GIVEN INSTRUCTION:
Reproduce exactly the lines from the one containing "along the grain." down to the one containing "for node in", including both of those lines, and nothing else.
────────
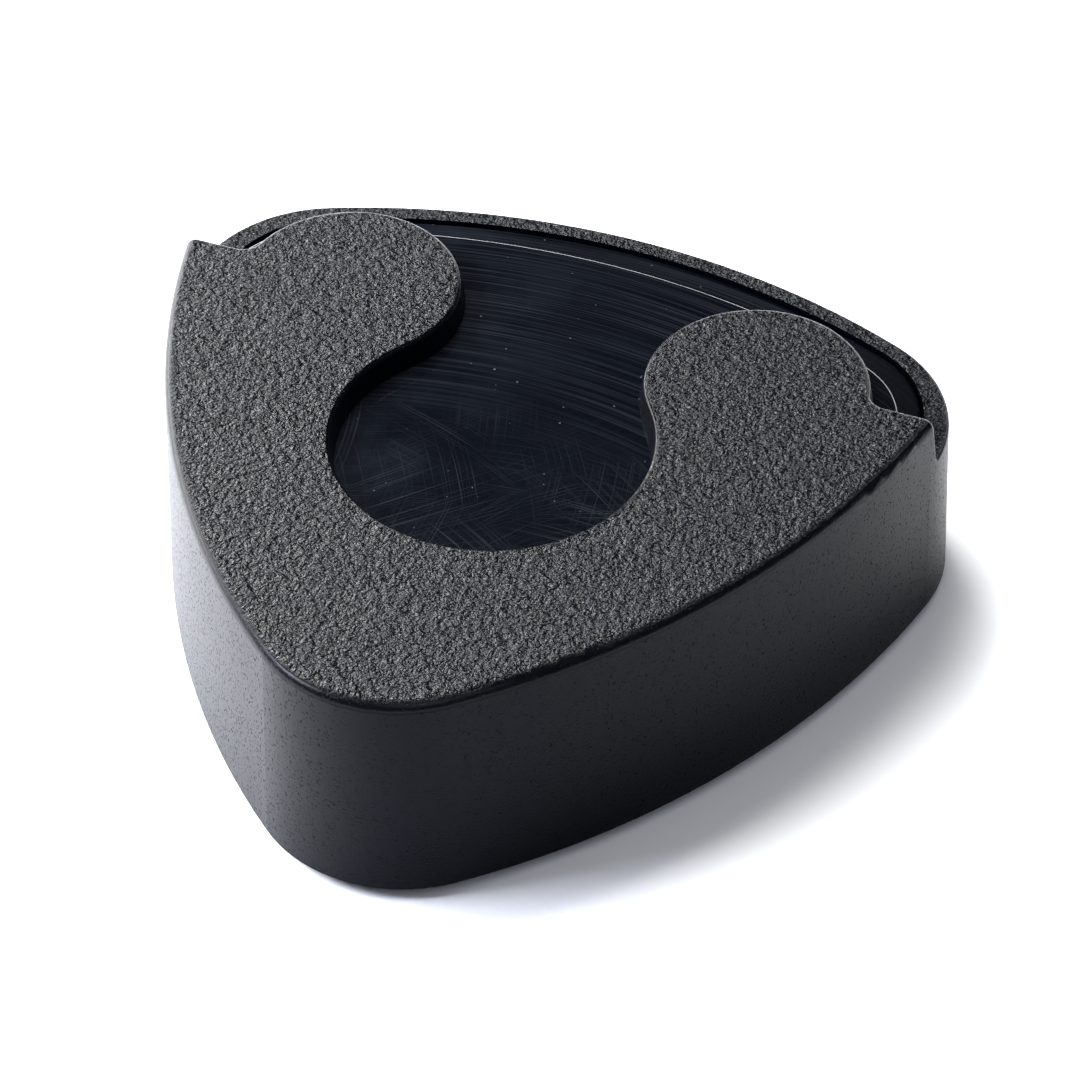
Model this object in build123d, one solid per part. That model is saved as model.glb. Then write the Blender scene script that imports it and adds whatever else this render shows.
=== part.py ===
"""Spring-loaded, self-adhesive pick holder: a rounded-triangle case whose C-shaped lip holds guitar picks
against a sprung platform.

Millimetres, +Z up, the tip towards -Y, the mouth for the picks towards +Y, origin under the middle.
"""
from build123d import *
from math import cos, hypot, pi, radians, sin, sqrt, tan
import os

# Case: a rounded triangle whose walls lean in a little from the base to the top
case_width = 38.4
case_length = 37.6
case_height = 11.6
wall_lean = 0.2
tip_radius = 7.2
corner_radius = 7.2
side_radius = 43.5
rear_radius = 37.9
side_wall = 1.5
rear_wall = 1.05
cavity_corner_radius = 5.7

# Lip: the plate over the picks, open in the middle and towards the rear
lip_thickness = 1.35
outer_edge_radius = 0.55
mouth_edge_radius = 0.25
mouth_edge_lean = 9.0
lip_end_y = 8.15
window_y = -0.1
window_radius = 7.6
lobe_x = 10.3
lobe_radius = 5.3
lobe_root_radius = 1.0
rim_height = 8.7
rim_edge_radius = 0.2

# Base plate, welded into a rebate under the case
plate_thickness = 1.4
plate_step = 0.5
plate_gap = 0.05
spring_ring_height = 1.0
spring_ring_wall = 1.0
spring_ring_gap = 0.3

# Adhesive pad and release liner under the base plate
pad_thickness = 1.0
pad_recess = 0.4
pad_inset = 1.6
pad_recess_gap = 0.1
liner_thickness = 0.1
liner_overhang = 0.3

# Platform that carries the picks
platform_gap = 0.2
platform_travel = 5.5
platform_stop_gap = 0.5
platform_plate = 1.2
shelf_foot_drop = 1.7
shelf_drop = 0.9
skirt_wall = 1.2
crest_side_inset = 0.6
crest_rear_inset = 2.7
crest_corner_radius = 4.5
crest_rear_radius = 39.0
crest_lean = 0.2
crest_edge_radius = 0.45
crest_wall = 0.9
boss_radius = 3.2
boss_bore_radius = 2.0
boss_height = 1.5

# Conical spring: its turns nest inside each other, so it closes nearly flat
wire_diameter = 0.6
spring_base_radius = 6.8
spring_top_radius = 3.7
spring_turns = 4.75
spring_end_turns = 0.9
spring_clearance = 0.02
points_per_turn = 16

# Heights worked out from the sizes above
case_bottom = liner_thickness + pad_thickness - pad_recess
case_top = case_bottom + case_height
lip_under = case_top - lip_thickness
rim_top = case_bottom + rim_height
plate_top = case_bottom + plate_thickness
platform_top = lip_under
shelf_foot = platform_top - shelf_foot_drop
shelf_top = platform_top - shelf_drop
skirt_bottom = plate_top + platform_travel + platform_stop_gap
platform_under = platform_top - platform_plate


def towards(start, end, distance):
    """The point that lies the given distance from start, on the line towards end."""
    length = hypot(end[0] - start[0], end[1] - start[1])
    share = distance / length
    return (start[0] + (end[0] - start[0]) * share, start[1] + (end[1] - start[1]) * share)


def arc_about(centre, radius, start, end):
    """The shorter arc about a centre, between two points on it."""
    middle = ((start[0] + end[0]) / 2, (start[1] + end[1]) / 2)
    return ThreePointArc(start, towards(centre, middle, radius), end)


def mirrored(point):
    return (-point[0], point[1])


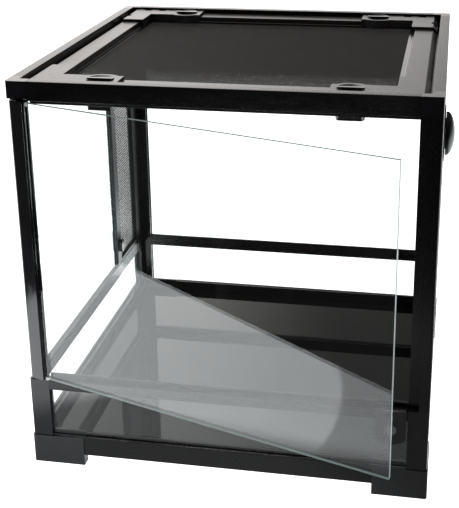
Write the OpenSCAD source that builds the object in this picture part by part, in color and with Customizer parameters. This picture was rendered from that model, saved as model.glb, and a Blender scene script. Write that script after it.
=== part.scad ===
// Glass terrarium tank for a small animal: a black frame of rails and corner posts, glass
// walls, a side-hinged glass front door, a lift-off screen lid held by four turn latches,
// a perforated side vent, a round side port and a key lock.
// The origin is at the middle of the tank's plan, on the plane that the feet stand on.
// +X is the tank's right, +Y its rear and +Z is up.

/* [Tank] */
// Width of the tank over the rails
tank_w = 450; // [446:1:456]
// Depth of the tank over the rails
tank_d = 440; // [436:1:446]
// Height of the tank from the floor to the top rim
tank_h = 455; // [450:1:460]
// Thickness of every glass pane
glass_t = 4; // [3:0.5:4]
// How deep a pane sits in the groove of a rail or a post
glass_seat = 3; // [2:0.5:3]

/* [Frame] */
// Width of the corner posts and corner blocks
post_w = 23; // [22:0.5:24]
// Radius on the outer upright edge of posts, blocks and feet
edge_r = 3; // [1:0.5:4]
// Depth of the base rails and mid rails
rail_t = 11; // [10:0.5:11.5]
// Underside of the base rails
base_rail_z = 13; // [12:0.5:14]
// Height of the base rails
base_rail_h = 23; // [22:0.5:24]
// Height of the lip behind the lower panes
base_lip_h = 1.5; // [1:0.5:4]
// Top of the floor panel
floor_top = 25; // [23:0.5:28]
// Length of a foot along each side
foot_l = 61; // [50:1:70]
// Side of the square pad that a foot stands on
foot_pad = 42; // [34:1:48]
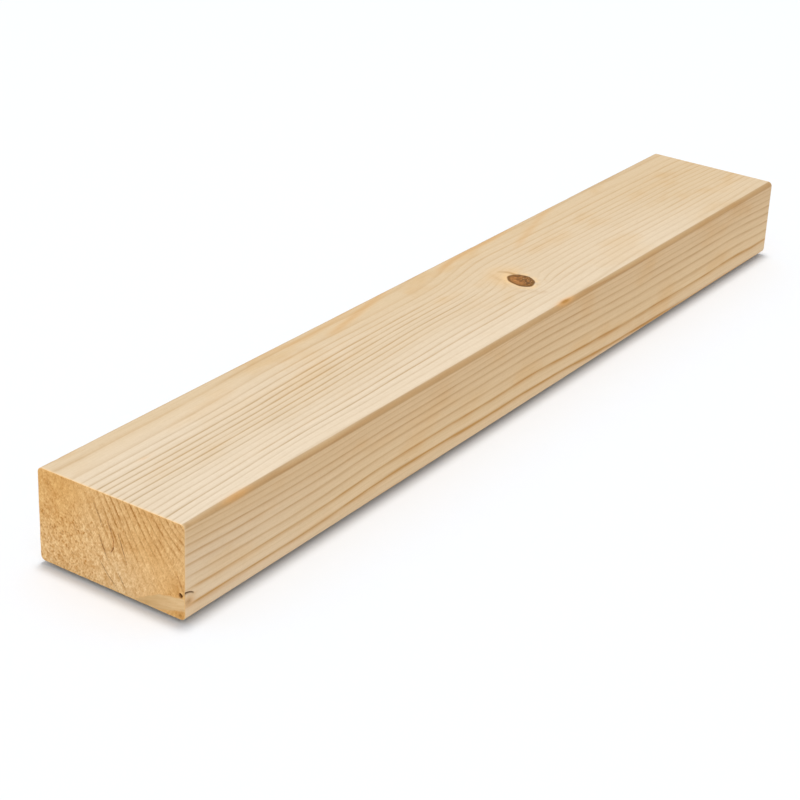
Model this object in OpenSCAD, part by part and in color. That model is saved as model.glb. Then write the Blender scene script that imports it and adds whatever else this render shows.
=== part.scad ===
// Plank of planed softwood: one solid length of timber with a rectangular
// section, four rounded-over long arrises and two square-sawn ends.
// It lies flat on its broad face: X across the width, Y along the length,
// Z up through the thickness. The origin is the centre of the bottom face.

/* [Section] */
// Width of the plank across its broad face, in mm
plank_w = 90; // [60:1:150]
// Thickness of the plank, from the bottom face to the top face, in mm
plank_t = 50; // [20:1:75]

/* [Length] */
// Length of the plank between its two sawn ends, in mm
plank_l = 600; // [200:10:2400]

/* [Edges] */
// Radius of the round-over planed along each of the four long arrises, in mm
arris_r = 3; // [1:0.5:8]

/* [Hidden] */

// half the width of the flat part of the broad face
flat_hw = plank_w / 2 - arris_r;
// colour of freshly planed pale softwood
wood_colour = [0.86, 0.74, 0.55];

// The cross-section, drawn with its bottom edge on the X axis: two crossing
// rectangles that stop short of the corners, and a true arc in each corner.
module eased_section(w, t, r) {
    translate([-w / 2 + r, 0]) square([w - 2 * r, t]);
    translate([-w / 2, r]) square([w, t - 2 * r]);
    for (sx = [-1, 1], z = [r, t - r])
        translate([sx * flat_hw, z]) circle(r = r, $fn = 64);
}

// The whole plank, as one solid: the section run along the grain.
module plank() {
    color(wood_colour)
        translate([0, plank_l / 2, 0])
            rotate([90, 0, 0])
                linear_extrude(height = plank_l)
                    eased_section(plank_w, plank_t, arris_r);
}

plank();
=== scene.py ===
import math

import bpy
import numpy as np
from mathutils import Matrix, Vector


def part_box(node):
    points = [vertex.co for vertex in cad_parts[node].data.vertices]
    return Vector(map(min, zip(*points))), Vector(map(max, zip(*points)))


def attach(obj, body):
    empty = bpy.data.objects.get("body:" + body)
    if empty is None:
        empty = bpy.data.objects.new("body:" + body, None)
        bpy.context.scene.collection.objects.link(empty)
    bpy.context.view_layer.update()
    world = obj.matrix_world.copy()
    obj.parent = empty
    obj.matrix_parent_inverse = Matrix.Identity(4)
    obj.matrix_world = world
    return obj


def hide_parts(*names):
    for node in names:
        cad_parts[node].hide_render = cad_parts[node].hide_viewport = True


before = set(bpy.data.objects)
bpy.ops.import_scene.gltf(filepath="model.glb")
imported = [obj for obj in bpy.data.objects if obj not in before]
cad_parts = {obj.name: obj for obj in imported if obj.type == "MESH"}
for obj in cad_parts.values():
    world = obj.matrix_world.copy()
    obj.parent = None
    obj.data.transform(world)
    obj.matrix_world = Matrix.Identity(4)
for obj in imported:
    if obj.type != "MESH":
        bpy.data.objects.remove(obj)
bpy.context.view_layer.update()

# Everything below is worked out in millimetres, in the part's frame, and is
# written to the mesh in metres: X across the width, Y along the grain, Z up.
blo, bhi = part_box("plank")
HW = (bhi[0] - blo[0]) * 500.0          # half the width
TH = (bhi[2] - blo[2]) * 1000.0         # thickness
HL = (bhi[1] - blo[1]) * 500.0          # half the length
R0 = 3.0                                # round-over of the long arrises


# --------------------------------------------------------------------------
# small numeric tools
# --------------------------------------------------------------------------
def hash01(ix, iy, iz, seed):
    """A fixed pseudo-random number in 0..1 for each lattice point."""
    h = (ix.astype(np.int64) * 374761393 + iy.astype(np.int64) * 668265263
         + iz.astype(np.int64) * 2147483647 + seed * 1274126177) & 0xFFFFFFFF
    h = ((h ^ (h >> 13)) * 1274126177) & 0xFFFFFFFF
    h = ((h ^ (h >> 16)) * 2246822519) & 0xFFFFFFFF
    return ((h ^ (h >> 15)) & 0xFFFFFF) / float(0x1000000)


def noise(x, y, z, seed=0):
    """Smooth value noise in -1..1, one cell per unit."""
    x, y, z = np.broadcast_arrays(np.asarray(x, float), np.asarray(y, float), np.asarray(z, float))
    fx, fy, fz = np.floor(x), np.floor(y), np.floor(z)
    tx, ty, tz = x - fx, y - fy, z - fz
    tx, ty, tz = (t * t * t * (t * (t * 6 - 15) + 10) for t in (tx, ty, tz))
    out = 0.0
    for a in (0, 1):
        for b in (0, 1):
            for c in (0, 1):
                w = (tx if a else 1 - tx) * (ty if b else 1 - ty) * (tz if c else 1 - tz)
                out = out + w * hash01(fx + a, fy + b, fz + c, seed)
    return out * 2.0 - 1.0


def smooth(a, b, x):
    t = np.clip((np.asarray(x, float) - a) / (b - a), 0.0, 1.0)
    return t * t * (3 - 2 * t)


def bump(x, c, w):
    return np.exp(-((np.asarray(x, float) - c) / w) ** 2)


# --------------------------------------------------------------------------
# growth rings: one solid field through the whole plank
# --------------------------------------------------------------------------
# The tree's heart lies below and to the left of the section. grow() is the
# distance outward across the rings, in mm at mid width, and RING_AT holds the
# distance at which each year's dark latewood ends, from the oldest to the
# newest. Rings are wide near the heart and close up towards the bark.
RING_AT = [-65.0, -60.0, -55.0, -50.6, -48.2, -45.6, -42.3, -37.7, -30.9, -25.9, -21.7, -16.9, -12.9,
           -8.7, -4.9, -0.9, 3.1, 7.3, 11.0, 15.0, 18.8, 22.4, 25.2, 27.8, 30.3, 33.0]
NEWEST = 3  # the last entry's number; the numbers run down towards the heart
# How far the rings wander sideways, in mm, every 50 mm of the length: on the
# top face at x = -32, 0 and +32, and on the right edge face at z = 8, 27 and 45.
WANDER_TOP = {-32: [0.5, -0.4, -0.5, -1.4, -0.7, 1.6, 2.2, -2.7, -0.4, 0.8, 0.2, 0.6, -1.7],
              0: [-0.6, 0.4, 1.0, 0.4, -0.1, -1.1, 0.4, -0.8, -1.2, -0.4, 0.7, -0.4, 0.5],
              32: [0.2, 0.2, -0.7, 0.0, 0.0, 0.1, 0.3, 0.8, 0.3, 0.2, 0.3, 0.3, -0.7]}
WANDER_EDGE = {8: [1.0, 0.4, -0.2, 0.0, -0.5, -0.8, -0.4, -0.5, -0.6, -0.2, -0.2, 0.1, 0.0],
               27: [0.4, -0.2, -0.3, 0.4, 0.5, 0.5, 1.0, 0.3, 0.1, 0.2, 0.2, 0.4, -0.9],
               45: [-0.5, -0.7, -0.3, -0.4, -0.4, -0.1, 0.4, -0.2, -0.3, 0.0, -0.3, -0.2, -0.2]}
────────
TASK ANSWER:
// The whole plank, as one solid: the section run along the grain.
module plank() {
    color(wood_colour)
        translate([0, plank_l / 2, 0])
            rotate([90, 0, 0])
                linear_extrude(height = plank_l)
                    eased_section(plank_w, plank_t, arris_r);
}

plank();
=== scene.py ===
import math

import bpy
import numpy as np
from mathutils import Matrix, Vector


def part_box(node):
    points = [vertex.co for vertex in cad_parts[node].data.vertices]
    return Vector(map(min, zip(*points))), Vector(map(max, zip(*points)))


def attach(obj, body):
    empty = bpy.data.objects.get("body:" + body)
    if empty is None:
        empty = bpy.data.objects.new("body:" + body, None)
        bpy.context.scene.collection.objects.link(empty)
    bpy.context.view_layer.update()
    world = obj.matrix_world.copy()
    obj.parent = empty
    obj.matrix_parent_inverse = Matrix.Identity(4)
    obj.matrix_world = world
    return obj


def hide_parts(*names):
    for node in names:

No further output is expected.